Chen told PERE how Cos Capital’s cost of capital was, in this first instance, reflective of the return requirements of its sponsor, China Orient Asset Management, and its recent co-investor, the Chinese insurance firm, Sun Life Insurance. On a headline basis, the two organizations are seeking approximately 6 percent from their real estate exposure, generated via their sponsorship of COS Capital.

Chen said: “If [the sponsors] want core markets and prime locations then it is hard to get a 6 [percent]. But if we go to value-add opportunities, in time they will enjoy that income coming in.”

Accordingly, the two investors are expected to be meaningful seed investors in any funds the firm raises. For instance, in Cos Capital’s opening US opportunity fund, which was launched earlier this year, and is expected to have a first closing before 2017, they will account for at least 20 percent of the equity.

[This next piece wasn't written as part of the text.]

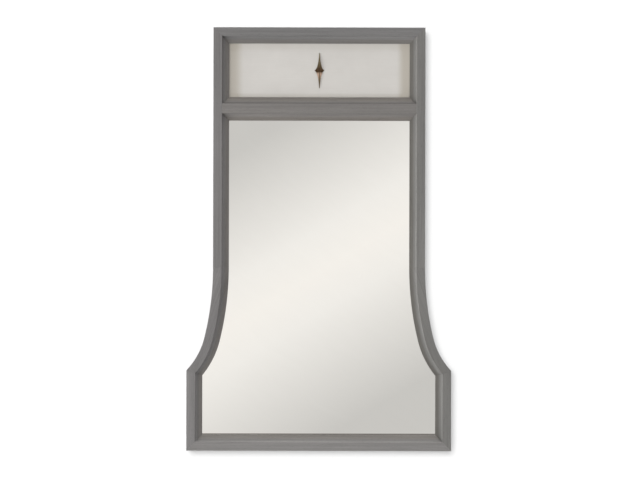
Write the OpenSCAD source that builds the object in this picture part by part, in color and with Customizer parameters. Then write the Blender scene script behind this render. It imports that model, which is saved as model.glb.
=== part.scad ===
// Wall mirror with a straight upper part, hollow flared sides and a wider base block.
// Millimetres. +Z is up, the front faces -Y and the wall is the plane y = 0.
// The origin lies on the wall, midway between the two hooks that carry the mirror.

/* [Frame] */
// Height of the whole frame
height = 1219; // [1150:1:1290]
// Width across the top, outside to outside
top_w = 610; // [570:1:650]
// Width across the base block, outside to outside
base_w = 762; // [730:1:800]
// Depth of the frame from front to back
depth = 38; // [35:0.5:44]

/* [Flared sides] */
// Height above the foot at which the sides start to flare
flare_start_h = 527.5; // [500:0.5:560]
// Height above the foot of the outer shoulder corner
shoulder_h = 231.4; // [210:0.1:255]
// Angle that the long upper curve turns through
ease_angle = 13.85; // [12:0.05:16]
// Lean of the sides from upright where they reach the shoulder
flare_angle = 43.5; // [40:0.1:47]

/* [Moulding] */
// Width of the flat rim round the outside
rim_w = 25; // [22:0.5:30]
// Width of the flat front of the cross rail
cross_rim_w = 29; // [24:0.5:36]
// Depth of the small step at the edge of the rim
step_d = 5; // [3:0.5:6]
// Width of the hollow beside the rim
cove_w = 17; // [14:0.5:20]
// Depth of the hollow below the step
cove_d = 10; // [7:0.5:11]
// Width of the flat lip beside the glass or the panel
lip_w = 2; // [1:0.5:4]
// Width of the bevel that eases the outer front edge
arris_w = 0.8; // [0.4:0.1:2]

/* [Openings] */
// Height of the opening over the ivory panel
panel_opening_h = 156; // [130:1:180]
// Depth of the face of the glass behind the front
mirror_set_d = 18; // [17.5:0.5:20]
// Depth of the face of the ivory panel behind the front
panel_set_d = 18; // [17.5:0.5:24]
// Width of glass and panel hidden behind the lip
lap_w = 10; // [8:0.5:12]
// Width of the ledge that the back board is screwed to
board_ledge_w = 12; // [10:0.5:14]

/* [Glass, panel and boards] */
// Thickness of the mirror glass
glass_t = 5; // [3:0.5:6]
// Thickness of the back board
board_t = 5; // [3:0.5:5]
// Room left round the edge of glass, panel and backer
pane_play = 1.5; // [0.5:0.5:3]
// Room left round the edge of the back board
board_play = 1; // [0.5:0.5:2]

/* [Star ornament] */
// Height of the star from point to point
star_h = 101; // [80:1:125]
// Width of the star from point to point
star_w = 27; // [20:1:40]
// Half width of the blunt end of each point
star_tip = 0.9; // [0.3:0.1:1]
// Hollowness of the sides between the points
star_hollow = 3.3; // [2.4:0.1:4]
// Thickness of the star at its edge
star_edge_t = 1.5; // [1:0.1:3]
// Rise of the ridges from the edge to the middle
star_rise = 7.5; // [5:0.5:10]
// Diameter of the screw that holds the star
star_screw_d = 4; // [3:0.5:4]
// Depth that the screw goes into the star
star_screw_bite = 5; // [3:0.5:5.5]
// Diameter of the sunk head of that screw
star_screw_head_d = 8; // [7:0.5:9]

/* [Hangers] */
// Distance from the top of the frame down to the hooks
hook_drop = 330; // [300:1:400]
// Room between the wall and the back of the frame
wall_gap = 6; // [6:0.5:9]
// Diameter of the wire of the rings
ring_wire_d = 3; // [2.4:0.1:3]
// Width of a ring between the middles of its sides
ring_w = 20; // [18:0.5:24]
// Reach of a ring from its hinge to the middle of its bow
ring_reach = 19; // [17:0.5:24]
// Radius of the corners beside the hinge, at the middle of the wire
ring_corner_r = 3; // [2:0.25:3.5]
// Room between the bow of a raised ring and the frame
ring_rest_gap = 0.3; // [0.2:0.1:0.6]
// Width of a strap
strap_w = 12; // [10:0.5:12]
// Length of a strap below the hinge
strap_l = 42; // [38:1:50]
// Thickness of the strap's metal
strap_t = 1; // [0.8:0.1:1.2]
// Room round the wire inside the strap's eye
eye_play = 0.1; // [0.05:0.05:0.1]
// Distance from the hinge down to the first screw
strap_screw_drop = 11; // [10:0.5:12]
// Distance between the two screws of a strap
strap_screw_pitch = 21; // [17:0.5:22]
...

That fund is ultimately expected to attract $200 million from Chinese investors, including insurance companies, and will be seeded with assets already acquired by the firm. A second, value-add fund for US investments is also in the offing, this time with an equity target of about $300 million. To date, Cos Capital has acquired five assets stateside with a value of approximately $1.5 billion. The firm’s US business is led by former MGPA Japan chief executive officer Tom Mills.

Varandas told PERE: “There are three things that are important to Chinese investors: co-investment from the sponsor, a seeded portfolio and the ability to invest alongside other Chinese partners.”

The firm’s US exploits and the subsequent opening of a European office marks the rapid expansion of a firm that only formed three years ago. Today, Cos Capital has 100 staff working from offices in Beijing, Shanghai, Shenzhen, Hong Kong, San Francisco and after this latest launch, London. They are responsible for the management of more than $3 billion of assets under management.